– Чё надо? – Дверь распахнулась, и чётко обрисованный прожектором наёмник уставился в темноту. На ногах он стоял вполне твёрдо, но Мэл отчётливо видела, как водит из стороны в сторону направленный на неё ствол пистолета-пулемёта. Пару секунд объяснений вояка не понимал, что подопечная хочет пить, потом в голове у него будто что-то щёлкнуло. Явилось узнавание – в стычке эта женщина прикрыла ему спину. Что ж, по крайней мере, он не щупал её взглядом, как его темнокожий напарник. Глаза, не скрытые теперь солнечными очками, оказались бледно-голубыми; наёмник прищурился и проворчал:
– Давай. Только в сторону – никуда.
Голый по пояс пират в красной панаме, шатаясь, как сломанный маятник, отливал прямо на решётку в заборе, поставив рядом дробовик. Мэл только усмехнулась, когда при виде её бандит схватился за оружие раньше, чем застегнул ширинку, бормоча что-то о ведьмах. Демонстративно подняла вверх ладони и свернула к большой железной бочке, что стояла в тени небольшого дерева с резными листьями.
Вода пахла ржавчиной, но без примеси тухлятины, и оказалась на удивление прохладной. Мэл черпала горсть за горстью и пила жадно, до боли под диафрагмой. По коже ползли тонкие струйки, жжением сигнализируя, сколько там мелких ссадин и царапин. Странно, но мелкие повреждения иногда запоминались сильнее, чем серьёзные травмы. В случае последних нервы спасительно отключались. А вот пальцы с полосками грязи под ногтями, рвущие на тебе одежду, забыть намного сложнее. Этого не стереть, впрочем, как и прикосновений брата, который смывал мерзость произошедшего. Обычной водой, такой же прохладной, будто без телепатии знал, что сейчас важнее заживления кожи.
Мэл медленно обернулась и уставилась на Вааса, который в двух шагах вертел в пальцах её кольцо, развлекаясь тем, что медленно рассекал полусферу голограммы второй рукой. Бледная голова Лэнса вздрагивала и косилась, но голос всё так же бормотал:
– И что он сделал, этот хрен, твой брат? – продолжал он, не глядя прямо, но Мэл чувствовала пристальное внимание, от которого ничто не ускользало. – Подох?

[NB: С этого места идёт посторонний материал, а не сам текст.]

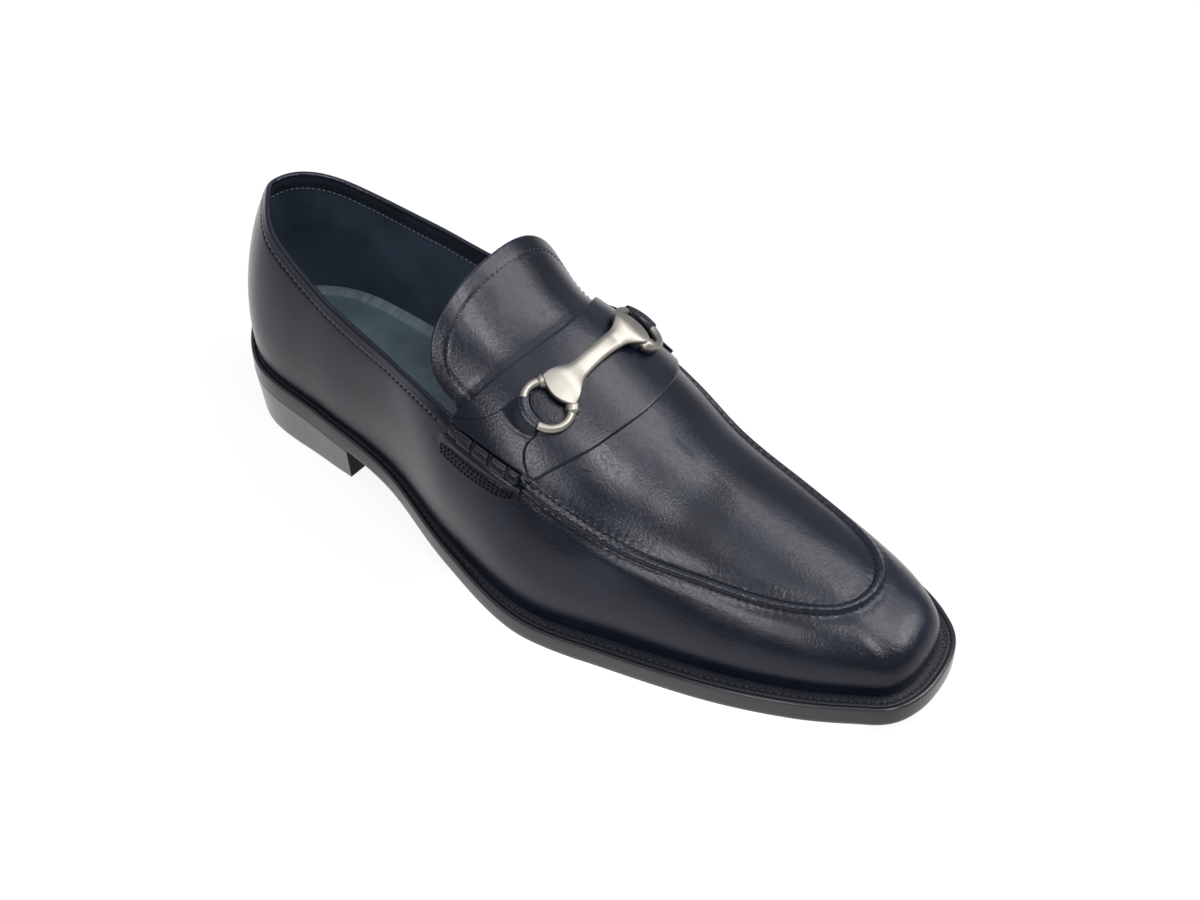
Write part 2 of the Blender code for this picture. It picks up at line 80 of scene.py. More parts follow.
TONGUE_SHOULDER = 134.0
TONGUE_SPREAD = 0.425
TONGUE_ROUNDING = 3.1
TONGUE_FLARE = 6.7
TONGUE_THICKNESS = 2.0
TONGUE_HEM = 5.2
BIT_AT = 160.5
RING_AT = 0.785
RING_LONG = 8.7
RING_WIDE = 7.6
RING_WIRE = 1.65
STOP_AT = 0.86
STOP_HALF = 1.7
STOP_RISE = 0.85
BAR_THICKNESS = 2.6
ROLL_REAR = 134.5
ROLL_FRONT = 163.5
ROLL_HALF = 2.6
ROLL_HEIGHT = 3.2
ROLL_RISE = 0.0013
ROLL_AT = 0.514
TAB_BASE_HALF = 16.0
TAB_LOOP_HALF = 36.0
TAB_AT = 150.0
ROLL_JOINTS = (0.13, 0.375, 0.62, 0.865)
PANEL_LIP = 0.9
FACING_DEPTH = 8.5
WELT_INSIDE = -1.9
WELT_GROOVE = 0.53
RIDGE_ROUNDING = 0.0144
SADDLE_TOP = 2 * GAP + LEATHER
TAB_LOOP_AT = -21.0

# Millimetres up the section for a whole share of it, at the rolls, the tabs and the bar
ROLL_SPAN = 97.0
TAB_SPAN = 104.0
BAR_SPAN = 112.0

# Camera of the picture, in radians and millimetres
CAMERA_TURN = 0.6828456
CAMERA_RISE = 0.7709096
CAMERA_ROLL = -0.0074478
CAMERA_DISTANCE = 742.32
CAMERA_SIDE = 11.562
CAMERA_UP = -6.592
CAMERA_TARGET = (150.0, 0.0, 45.0)

# Studio lights: name, direction round and up in degrees, distance, size, glow, aim
SOFTBOXES = (
    ("left_window", -11.0, 55.0, 1.3, (0.36, 0.34), 22.0, (-0.02, 0.0, 0.06)),
    ("right_window", 57.0, 54.0, 1.3, (0.74, 0.28), 11.5, (0.03, 0.0, 0.06)),
    ("front_light", 46.0, 35.0, 1.4, (0.58, 0.30), 17.0, (0.11, 0.0, 0.04)),
    ("side_light", -83.0, 40.0, 1.4, (0.32, 0.60), 16.0, (0.09, -0.03, 0.03)),
)

# Light from all round: colours at the horizon and straight up, and greys at heights between
SKY_STRENGTH = 3.0
SKY_LOW = (0.11, 0.11, 0.114, 1.0)
SKY_TOP = (0.96, 0.98, 1.0, 1.0)
SKY_GREYS = ((0.10, 0.11), (0.26, 0.225), (0.70, 0.23), (0.93, 0.44))

# Floor in metres: half its width, where its glow fades, and how much brighter it is in front
FLOOR_REACH = 4.0
FLOOR_FADE = (0.42, 1.10)
FRONT_GLOW = 1.6

# Line round the toe: where it starts to be evened, in millimetres and as a turn
EVENED_FROM = 190.0
EVENED_TURN = 0.68

# Tables in shares of the last's length, ball width, instep height or section; the bar's half
# width is in millimetres
OUTLINE_COLUMNS = ("length", "outer", "inner")
OUTLINE = (
    (0.00, 0.000, 0.000),
    (0.02, 0.143, 0.149),
    (0.08, 0.297, 0.276),
    (0.20, 0.336, 0.322),
    (0.32, 0.361, 0.340),
    (0.45, 0.473, 0.382),
    (0.57, 0.524, 0.476),
    (0.68, 0.457, 0.466),
    (0.80, 0.388, 0.437),
    (0.90, 0.288, 0.362),
    (0.96, 0.192, 0.276),
    (0.99, 0.125, 0.180),
    (1.00, 0.000, 0.000),
)
BED_COLUMNS = ("length", "sway", "ledge")
BED = (
    (0.00, 0.000, 1.000),
    (0.20, -0.002, 0.855),
    (0.42, -0.003, 0.512),
    (0.60, 0.002, 0.297),
    (0.80, 0.020, 0.449),
    (1.00, 0.040, 0.600),
)
MARGIN_COLUMNS = ("length", "margin")
MARGIN = (
    (0.00, 0.024),
    (0.40, 0.036),
    (0.70, 0.075),
    (1.00, 0.065),
)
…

Да, они всегда так делают. Бросают, когда больше всего нужны. И кажется – всё, пиздец, но на самом-то, блядь, деле ты всё можешь сам – всё, что захочешь. И нихуя они не нужны…
«Больной вопрос, да?» – подавив колкость, Мэл заставила себя молчать – только бы не дышать слишком шумно. Смолкла запись, погасла голограмма, оставив Вааса разделённым отблесками огня и темнотой. Пятьдесят на пятьдесят, и места для светлого уже не оставалось, что бы там ни было в прошлом.

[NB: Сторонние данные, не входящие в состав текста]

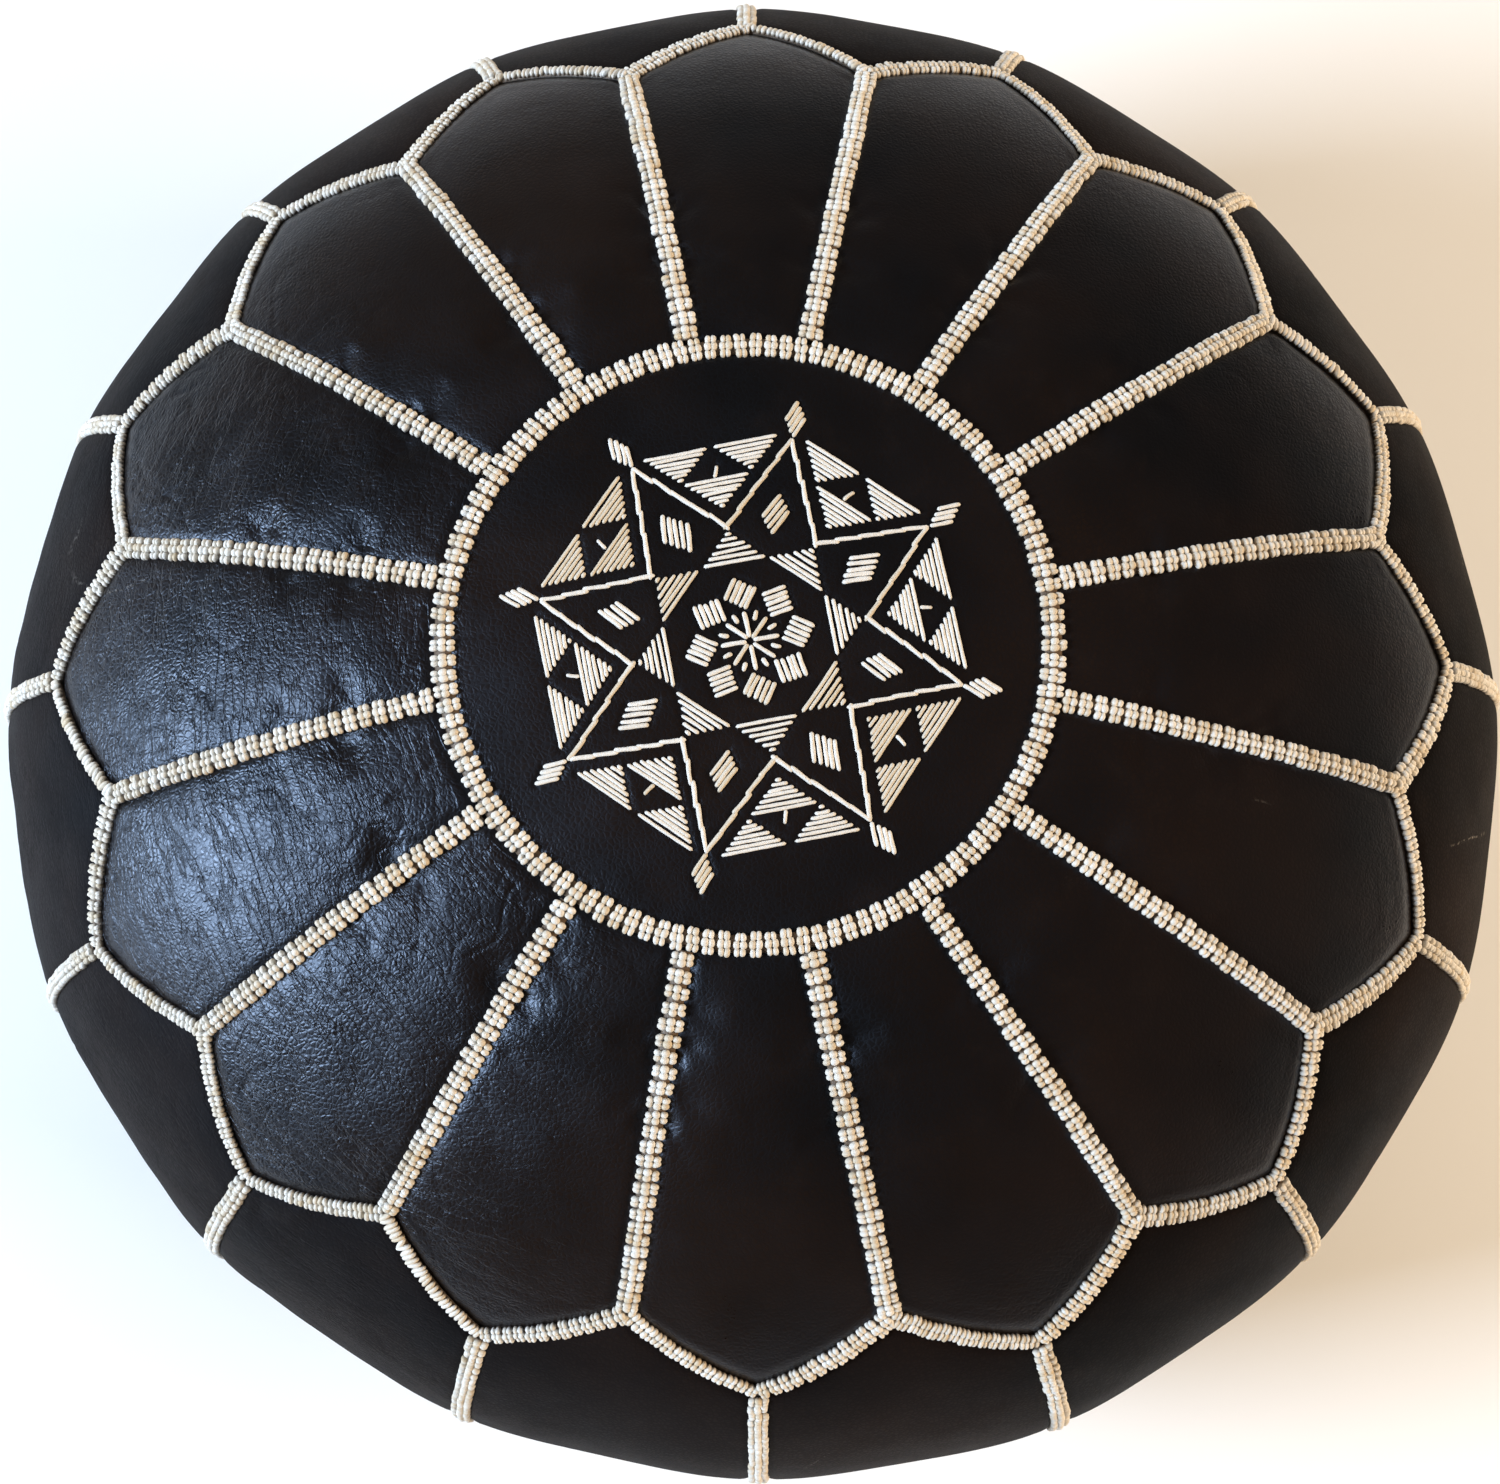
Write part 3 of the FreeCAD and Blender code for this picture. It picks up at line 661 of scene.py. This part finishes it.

– А знаешь, я бы даже отдал тебе твою побрякушку. Выполнишь как надо обязанности добычи, а я верну. Как тебе сделка, а? Хоть пользу принесешь, а то как от миноискателя от тебя ни холодно, ни жарко.
«Вот и подтверждение», – Мэл усмехнулась, правда, скорее для того, чтобы не выказать на лице тоскливое нытьё под рёбрами. Все они одинаковы, эти бандиты. Понимают только силу, и даже Ваас подчиняется этому правилу. Иначе сделок не предлагал бы, сделал бы всё без церемоний. Не щурился и кривился бы в ожидании ответа, затягиваясь приторным дурманом только что раскуренного косяка. И не ждал реакции с болезненным любопытством, как повода для издевки или гнева. Сволочь, неужели догадывается: не хочется ей платить за спасение неблагодарностью и болью, ой, как не хочется. Но если придётся…

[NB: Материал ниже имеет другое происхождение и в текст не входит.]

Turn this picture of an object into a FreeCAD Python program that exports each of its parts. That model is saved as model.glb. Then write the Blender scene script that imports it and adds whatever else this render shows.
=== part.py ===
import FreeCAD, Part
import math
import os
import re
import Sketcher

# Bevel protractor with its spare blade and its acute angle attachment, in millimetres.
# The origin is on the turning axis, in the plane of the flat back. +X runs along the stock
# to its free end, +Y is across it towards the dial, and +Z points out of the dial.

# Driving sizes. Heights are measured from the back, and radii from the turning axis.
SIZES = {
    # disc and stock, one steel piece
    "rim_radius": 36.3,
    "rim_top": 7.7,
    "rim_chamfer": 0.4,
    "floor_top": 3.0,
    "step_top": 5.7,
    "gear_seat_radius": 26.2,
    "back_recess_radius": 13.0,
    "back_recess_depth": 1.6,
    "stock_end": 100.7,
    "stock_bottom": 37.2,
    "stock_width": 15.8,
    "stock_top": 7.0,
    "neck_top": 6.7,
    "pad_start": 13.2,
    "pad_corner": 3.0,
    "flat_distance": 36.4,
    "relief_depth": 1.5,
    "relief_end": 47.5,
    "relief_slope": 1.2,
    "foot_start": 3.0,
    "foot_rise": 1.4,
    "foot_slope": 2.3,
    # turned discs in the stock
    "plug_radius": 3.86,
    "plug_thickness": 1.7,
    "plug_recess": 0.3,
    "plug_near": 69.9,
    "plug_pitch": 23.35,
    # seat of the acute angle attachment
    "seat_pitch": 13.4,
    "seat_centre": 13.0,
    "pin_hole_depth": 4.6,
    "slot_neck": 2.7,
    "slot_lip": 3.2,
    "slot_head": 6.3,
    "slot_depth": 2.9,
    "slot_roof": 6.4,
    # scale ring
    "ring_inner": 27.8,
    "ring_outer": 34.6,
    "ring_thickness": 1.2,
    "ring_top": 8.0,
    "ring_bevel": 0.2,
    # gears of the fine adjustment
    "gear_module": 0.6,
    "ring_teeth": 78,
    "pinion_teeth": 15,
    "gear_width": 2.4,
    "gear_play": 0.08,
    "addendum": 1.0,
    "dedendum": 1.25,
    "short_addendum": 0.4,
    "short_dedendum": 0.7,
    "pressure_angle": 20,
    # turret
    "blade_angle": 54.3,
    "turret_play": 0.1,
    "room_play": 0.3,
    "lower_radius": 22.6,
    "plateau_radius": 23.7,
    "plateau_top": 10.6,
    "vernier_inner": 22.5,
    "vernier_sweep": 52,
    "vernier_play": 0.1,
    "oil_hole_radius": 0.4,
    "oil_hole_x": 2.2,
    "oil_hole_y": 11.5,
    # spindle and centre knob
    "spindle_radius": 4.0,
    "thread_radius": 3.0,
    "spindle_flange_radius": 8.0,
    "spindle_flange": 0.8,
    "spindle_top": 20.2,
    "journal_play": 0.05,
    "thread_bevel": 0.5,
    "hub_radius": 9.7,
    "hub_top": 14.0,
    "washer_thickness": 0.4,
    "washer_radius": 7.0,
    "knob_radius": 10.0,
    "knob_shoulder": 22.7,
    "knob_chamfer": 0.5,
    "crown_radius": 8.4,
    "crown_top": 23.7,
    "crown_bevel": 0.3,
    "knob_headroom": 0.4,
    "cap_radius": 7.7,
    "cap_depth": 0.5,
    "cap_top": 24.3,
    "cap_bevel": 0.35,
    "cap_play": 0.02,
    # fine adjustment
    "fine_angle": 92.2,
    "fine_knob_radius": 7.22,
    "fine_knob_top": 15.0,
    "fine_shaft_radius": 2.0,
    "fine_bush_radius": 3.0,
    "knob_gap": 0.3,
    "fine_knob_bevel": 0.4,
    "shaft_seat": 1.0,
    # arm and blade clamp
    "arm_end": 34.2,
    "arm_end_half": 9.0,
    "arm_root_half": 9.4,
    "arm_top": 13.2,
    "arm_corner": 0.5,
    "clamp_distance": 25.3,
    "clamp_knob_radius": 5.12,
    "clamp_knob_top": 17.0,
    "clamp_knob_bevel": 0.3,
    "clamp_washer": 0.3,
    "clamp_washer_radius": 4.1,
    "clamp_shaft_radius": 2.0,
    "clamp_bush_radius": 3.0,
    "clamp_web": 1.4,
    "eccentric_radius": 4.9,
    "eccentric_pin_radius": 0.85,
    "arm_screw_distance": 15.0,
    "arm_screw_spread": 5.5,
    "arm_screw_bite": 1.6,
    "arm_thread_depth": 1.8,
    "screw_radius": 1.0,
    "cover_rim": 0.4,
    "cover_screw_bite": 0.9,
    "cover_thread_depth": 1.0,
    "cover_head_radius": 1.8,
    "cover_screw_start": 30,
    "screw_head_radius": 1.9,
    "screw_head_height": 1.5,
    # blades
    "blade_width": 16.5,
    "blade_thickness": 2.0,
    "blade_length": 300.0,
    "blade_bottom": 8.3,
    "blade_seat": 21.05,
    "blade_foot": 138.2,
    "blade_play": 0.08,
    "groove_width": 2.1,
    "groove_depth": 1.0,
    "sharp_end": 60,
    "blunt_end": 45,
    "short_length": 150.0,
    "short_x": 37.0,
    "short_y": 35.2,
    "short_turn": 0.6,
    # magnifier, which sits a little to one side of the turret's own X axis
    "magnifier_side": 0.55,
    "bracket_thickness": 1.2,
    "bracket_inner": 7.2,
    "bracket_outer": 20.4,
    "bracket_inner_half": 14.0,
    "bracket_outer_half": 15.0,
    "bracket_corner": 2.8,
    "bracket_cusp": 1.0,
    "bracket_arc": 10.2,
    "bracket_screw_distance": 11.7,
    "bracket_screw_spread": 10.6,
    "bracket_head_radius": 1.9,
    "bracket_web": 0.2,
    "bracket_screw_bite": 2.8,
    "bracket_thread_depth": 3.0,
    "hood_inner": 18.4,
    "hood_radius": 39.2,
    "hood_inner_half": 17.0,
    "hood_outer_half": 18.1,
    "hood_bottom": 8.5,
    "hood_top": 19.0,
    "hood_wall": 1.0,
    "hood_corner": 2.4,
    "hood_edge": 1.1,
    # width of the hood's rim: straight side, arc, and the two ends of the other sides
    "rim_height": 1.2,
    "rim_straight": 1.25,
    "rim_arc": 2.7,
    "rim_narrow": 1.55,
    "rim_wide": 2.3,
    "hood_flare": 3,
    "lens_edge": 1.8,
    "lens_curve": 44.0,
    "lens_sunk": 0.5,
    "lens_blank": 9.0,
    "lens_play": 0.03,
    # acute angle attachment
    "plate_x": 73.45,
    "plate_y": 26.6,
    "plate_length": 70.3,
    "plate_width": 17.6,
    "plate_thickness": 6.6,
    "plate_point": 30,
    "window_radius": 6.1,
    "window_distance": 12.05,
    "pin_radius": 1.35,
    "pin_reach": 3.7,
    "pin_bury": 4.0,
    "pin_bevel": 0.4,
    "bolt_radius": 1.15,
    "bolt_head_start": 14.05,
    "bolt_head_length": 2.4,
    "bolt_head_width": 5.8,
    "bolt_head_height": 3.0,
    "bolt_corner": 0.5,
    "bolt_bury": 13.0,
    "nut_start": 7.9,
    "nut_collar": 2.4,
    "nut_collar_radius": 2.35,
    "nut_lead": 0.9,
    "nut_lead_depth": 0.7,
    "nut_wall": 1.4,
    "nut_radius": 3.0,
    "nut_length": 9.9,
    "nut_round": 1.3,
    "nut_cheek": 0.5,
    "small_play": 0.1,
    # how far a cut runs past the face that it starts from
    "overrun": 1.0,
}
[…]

– Как-то один тип хотел того же. Даже руки распускал. Он подох, а я узнала, что не только мысли читать умею. А кольцо… – Мэл казалось, что вместо слов она выдыхает колючие ледяные осколки. Страх, похоже, уже давно протух, как яд старой змеи, но глухая злость кружила голову, заставляя через силу чеканить слова:
– Кольцо оставь себе. Запись сотрётся, если камень вдавить и повернуть вправо. Сам он – редкий бриллиант.
– Не указывай мне, сука. Мне эти бриллианты… Контрабандой гонят со всего мира.